-------- Supplied records

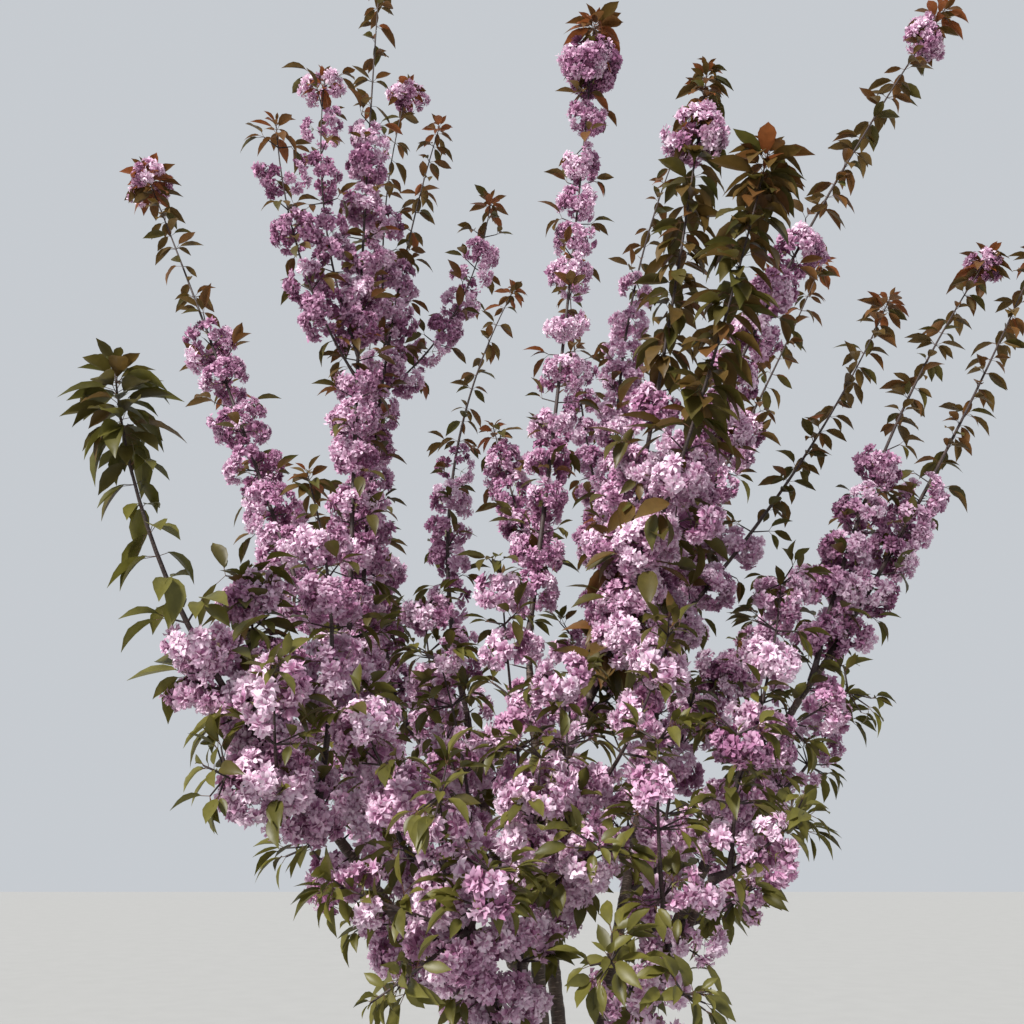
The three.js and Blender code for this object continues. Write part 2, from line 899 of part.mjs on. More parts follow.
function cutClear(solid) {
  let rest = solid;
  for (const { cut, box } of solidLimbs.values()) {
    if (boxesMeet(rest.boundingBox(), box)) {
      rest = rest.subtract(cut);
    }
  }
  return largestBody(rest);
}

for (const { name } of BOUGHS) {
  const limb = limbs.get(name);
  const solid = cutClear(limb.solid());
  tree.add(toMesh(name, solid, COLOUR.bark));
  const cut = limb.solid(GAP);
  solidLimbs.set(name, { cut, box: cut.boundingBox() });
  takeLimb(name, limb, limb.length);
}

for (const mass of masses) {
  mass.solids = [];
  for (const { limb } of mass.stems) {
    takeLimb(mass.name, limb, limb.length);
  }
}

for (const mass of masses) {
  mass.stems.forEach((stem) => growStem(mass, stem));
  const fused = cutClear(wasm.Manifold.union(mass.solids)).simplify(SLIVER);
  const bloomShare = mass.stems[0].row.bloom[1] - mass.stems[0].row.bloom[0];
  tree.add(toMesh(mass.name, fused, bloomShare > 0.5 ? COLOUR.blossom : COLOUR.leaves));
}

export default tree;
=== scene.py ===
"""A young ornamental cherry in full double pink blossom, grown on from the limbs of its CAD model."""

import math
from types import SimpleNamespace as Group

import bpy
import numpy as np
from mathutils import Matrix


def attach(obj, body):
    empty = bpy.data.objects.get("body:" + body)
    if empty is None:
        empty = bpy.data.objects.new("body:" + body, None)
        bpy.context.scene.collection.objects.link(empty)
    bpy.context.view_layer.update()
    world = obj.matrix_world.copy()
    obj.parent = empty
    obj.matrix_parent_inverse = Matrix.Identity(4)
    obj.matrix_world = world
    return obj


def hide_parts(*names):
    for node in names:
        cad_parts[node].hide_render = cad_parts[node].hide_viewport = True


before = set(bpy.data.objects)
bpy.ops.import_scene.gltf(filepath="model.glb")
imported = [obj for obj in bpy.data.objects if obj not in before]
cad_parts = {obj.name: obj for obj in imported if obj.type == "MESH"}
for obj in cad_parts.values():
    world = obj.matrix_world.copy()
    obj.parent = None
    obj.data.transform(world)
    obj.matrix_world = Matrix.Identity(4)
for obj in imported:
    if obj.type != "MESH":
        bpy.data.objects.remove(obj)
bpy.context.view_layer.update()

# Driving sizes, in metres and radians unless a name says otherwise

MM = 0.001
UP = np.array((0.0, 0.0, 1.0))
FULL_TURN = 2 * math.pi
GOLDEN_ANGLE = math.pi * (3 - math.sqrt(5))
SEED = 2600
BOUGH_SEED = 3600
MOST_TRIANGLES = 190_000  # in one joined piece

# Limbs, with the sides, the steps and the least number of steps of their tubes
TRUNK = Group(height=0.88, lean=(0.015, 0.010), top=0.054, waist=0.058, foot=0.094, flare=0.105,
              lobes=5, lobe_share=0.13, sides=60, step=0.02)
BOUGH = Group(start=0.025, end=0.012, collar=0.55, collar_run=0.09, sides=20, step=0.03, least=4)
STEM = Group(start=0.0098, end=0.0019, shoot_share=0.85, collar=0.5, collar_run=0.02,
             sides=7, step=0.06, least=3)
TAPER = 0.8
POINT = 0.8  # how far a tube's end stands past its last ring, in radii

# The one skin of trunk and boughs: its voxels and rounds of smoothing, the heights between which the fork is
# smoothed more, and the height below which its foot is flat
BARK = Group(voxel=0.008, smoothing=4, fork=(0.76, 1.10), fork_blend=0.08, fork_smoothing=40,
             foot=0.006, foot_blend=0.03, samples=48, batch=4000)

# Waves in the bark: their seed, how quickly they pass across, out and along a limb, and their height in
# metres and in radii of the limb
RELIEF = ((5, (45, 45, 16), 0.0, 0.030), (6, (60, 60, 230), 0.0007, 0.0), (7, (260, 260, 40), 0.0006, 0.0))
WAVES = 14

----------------
-------- Supplied records

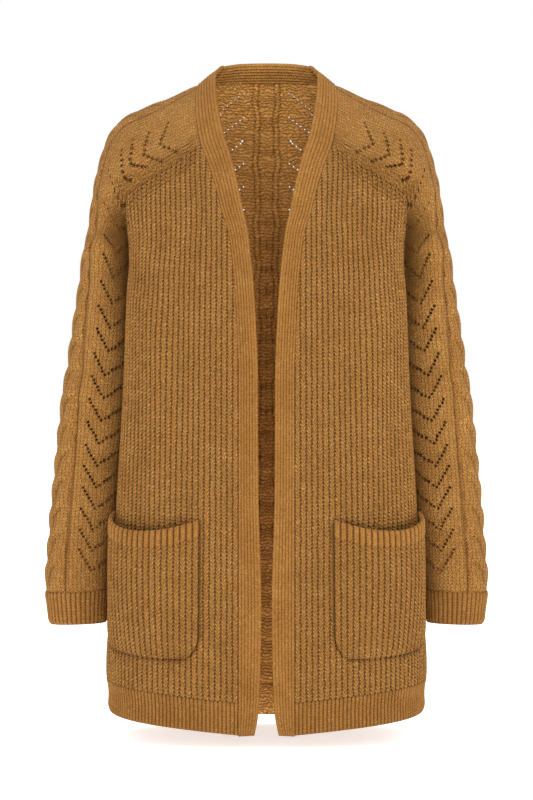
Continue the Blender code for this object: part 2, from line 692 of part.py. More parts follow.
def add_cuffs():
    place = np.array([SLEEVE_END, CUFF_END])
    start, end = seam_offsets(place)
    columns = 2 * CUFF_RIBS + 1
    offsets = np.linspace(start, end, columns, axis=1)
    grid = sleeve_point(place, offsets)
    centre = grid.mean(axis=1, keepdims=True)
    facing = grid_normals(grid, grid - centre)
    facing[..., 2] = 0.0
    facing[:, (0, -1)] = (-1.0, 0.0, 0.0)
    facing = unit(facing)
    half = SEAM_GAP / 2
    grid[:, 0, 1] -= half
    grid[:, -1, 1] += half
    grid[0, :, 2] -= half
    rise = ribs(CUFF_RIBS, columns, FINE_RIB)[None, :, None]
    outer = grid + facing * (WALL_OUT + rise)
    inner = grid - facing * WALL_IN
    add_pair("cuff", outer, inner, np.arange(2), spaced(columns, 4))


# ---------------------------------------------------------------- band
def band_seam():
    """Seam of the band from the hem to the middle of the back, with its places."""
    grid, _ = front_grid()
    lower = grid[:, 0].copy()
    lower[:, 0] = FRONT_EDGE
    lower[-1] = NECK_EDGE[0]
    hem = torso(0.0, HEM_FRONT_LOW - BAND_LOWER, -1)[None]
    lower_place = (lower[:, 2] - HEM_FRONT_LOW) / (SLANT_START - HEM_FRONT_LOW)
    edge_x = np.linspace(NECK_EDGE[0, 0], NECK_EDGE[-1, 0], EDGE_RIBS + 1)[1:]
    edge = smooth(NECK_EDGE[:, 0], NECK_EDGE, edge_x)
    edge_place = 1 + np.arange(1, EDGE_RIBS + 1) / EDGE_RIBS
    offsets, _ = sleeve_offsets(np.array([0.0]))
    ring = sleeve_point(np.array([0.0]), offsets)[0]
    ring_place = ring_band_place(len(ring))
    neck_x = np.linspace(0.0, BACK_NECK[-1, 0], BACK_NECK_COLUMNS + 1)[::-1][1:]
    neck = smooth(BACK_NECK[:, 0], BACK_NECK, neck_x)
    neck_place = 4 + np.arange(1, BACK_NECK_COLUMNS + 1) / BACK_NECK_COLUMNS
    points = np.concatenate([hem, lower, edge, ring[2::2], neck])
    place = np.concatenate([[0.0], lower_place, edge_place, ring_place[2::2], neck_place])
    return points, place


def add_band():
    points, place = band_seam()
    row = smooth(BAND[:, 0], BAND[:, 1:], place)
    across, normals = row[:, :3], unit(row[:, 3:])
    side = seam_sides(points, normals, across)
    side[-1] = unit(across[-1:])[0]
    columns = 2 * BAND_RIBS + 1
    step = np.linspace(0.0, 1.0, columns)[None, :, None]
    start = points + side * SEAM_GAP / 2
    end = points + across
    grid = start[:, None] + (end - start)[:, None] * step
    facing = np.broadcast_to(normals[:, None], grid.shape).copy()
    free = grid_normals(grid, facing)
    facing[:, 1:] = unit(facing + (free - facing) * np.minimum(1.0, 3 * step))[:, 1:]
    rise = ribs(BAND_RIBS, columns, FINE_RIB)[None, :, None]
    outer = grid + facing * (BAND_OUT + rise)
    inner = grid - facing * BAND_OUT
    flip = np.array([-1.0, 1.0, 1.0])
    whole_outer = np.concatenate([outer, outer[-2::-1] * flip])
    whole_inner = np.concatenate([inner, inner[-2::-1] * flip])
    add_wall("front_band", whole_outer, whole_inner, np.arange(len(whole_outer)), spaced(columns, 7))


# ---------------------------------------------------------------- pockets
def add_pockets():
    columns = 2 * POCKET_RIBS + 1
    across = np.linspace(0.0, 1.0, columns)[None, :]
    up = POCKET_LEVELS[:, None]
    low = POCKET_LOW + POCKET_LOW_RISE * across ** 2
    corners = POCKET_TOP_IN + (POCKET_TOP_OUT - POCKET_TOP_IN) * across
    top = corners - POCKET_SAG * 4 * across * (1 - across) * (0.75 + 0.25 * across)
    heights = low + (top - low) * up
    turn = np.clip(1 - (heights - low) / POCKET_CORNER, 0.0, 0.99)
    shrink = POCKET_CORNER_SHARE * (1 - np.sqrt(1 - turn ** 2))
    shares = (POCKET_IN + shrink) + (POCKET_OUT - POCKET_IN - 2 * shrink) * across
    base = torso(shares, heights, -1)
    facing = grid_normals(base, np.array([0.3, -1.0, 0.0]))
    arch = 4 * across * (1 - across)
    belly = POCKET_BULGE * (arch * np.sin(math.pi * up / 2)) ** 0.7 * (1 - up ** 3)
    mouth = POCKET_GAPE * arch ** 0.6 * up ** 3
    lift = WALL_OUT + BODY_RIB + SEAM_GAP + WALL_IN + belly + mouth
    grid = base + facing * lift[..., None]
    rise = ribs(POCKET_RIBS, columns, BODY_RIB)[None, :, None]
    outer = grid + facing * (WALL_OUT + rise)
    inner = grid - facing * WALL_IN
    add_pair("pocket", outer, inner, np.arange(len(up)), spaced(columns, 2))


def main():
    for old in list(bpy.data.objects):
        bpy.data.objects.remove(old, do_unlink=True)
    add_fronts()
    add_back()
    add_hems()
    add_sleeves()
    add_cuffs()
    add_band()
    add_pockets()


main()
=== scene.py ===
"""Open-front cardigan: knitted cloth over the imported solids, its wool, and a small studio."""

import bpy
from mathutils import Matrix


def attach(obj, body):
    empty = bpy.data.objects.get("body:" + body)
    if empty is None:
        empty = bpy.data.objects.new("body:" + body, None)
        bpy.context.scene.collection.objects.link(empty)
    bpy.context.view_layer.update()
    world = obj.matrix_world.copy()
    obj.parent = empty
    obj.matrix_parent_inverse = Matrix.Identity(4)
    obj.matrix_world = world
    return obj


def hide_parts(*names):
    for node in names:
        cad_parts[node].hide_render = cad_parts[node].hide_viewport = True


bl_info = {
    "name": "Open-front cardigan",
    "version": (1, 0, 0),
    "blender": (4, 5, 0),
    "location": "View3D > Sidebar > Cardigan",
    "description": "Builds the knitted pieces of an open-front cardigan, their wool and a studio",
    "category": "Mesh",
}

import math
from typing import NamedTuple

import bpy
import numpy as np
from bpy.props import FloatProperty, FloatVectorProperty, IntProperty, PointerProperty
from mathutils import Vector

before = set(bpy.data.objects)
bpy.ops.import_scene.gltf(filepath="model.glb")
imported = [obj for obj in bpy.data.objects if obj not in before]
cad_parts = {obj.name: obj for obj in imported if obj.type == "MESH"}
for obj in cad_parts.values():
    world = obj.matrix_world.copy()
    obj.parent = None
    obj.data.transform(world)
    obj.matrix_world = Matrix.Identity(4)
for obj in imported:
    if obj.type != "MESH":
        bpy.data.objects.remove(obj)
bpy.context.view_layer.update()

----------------
-------- Supplied records

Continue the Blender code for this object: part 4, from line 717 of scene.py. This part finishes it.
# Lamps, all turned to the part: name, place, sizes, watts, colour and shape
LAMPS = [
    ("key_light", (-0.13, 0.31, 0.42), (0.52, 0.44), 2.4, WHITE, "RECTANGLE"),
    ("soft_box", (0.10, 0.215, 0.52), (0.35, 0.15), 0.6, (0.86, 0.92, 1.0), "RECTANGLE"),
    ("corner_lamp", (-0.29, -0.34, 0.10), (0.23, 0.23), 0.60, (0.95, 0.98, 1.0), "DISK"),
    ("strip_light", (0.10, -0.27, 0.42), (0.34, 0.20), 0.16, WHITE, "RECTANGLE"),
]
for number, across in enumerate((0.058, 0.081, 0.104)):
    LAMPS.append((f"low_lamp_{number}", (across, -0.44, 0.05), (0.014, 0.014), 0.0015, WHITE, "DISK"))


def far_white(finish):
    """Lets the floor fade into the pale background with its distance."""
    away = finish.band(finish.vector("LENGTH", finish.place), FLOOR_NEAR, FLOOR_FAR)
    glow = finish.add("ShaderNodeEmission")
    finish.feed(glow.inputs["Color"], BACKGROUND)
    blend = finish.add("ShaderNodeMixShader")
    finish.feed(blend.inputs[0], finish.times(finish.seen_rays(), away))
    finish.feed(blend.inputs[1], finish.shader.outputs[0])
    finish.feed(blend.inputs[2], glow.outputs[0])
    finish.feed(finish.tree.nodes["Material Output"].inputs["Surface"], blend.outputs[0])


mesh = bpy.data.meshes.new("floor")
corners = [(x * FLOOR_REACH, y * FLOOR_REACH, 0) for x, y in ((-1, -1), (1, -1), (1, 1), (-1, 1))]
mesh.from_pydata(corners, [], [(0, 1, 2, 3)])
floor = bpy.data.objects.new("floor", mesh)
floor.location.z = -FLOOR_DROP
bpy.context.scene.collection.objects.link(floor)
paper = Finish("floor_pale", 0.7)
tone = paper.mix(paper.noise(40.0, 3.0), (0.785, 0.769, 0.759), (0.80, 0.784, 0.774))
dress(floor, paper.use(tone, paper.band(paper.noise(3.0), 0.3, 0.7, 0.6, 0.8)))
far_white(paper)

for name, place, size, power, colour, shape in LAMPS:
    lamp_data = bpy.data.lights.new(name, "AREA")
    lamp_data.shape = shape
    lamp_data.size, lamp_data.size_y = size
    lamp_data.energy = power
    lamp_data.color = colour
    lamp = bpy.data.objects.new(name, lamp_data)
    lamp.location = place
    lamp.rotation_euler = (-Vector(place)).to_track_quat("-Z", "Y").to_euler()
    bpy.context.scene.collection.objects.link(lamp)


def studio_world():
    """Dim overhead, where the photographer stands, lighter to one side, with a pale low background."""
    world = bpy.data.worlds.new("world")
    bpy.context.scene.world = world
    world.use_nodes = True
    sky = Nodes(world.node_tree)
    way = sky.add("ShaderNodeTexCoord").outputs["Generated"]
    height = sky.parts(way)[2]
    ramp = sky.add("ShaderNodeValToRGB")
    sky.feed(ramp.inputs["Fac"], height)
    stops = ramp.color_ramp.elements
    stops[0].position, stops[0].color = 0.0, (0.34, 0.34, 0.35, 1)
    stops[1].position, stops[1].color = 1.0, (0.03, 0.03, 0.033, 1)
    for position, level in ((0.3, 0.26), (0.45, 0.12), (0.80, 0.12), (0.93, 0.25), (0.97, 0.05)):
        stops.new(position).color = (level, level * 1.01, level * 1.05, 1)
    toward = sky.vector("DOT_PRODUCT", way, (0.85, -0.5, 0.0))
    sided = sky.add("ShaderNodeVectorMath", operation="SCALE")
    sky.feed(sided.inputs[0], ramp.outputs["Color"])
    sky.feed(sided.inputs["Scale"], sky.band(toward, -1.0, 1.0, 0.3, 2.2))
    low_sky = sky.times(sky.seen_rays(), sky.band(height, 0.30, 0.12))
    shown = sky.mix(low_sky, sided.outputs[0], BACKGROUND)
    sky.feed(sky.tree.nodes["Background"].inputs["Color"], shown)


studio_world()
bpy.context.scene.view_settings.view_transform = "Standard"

----------------

Do this: Everything from the line with "Continue the Blender code for this object: part 2, from" through the line with "return points, place" is to be output exactly; leave out all other lines.

Response to the exercise:
Continue the Blender code for this object: part 2, from line 692 of part.py. More parts follow.
def add_cuffs():
    place = np.array([SLEEVE_END, CUFF_END])
    start, end = seam_offsets(place)
    columns = 2 * CUFF_RIBS + 1
    offsets = np.linspace(start, end, columns, axis=1)
    grid = sleeve_point(place, offsets)
    centre = grid.mean(axis=1, keepdims=True)
    facing = grid_normals(grid, grid - centre)
    facing[..., 2] = 0.0
    facing[:, (0, -1)] = (-1.0, 0.0, 0.0)
    facing = unit(facing)
    half = SEAM_GAP / 2
    grid[:, 0, 1] -= half
    grid[:, -1, 1] += half
    grid[0, :, 2] -= half
    rise = ribs(CUFF_RIBS, columns, FINE_RIB)[None, :, None]
    outer = grid + facing * (WALL_OUT + rise)
    inner = grid - facing * WALL_IN
    add_pair("cuff", outer, inner, np.arange(2), spaced(columns, 4))


# ---------------------------------------------------------------- band
def band_seam():
    """Seam of the band from the hem to the middle of the back, with its places."""
    grid, _ = front_grid()
    lower = grid[:, 0].copy()
    lower[:, 0] = FRONT_EDGE
    lower[-1] = NECK_EDGE[0]
    hem = torso(0.0, HEM_FRONT_LOW - BAND_LOWER, -1)[None]
    lower_place = (lower[:, 2] - HEM_FRONT_LOW) / (SLANT_START - HEM_FRONT_LOW)
    edge_x = np.linspace(NECK_EDGE[0, 0], NECK_EDGE[-1, 0], EDGE_RIBS + 1)[1:]
    edge = smooth(NECK_EDGE[:, 0], NECK_EDGE, edge_x)
    edge_place = 1 + np.arange(1, EDGE_RIBS + 1) / EDGE_RIBS
    offsets, _ = sleeve_offsets(np.array([0.0]))
    ring = sleeve_point(np.array([0.0]), offsets)[0]
    ring_place = ring_band_place(len(ring))
    neck_x = np.linspace(0.0, BACK_NECK[-1, 0], BACK_NECK_COLUMNS + 1)[::-1][1:]
    neck = smooth(BACK_NECK[:, 0], BACK_NECK, neck_x)
    neck_place = 4 + np.arange(1, BACK_NECK_COLUMNS + 1) / BACK_NECK_COLUMNS
    points = np.concatenate([hem, lower, edge, ring[2::2], neck])
    place = np.concatenate([[0.0], lower_place, edge_place, ring_place[2::2], neck_place])
    return points, place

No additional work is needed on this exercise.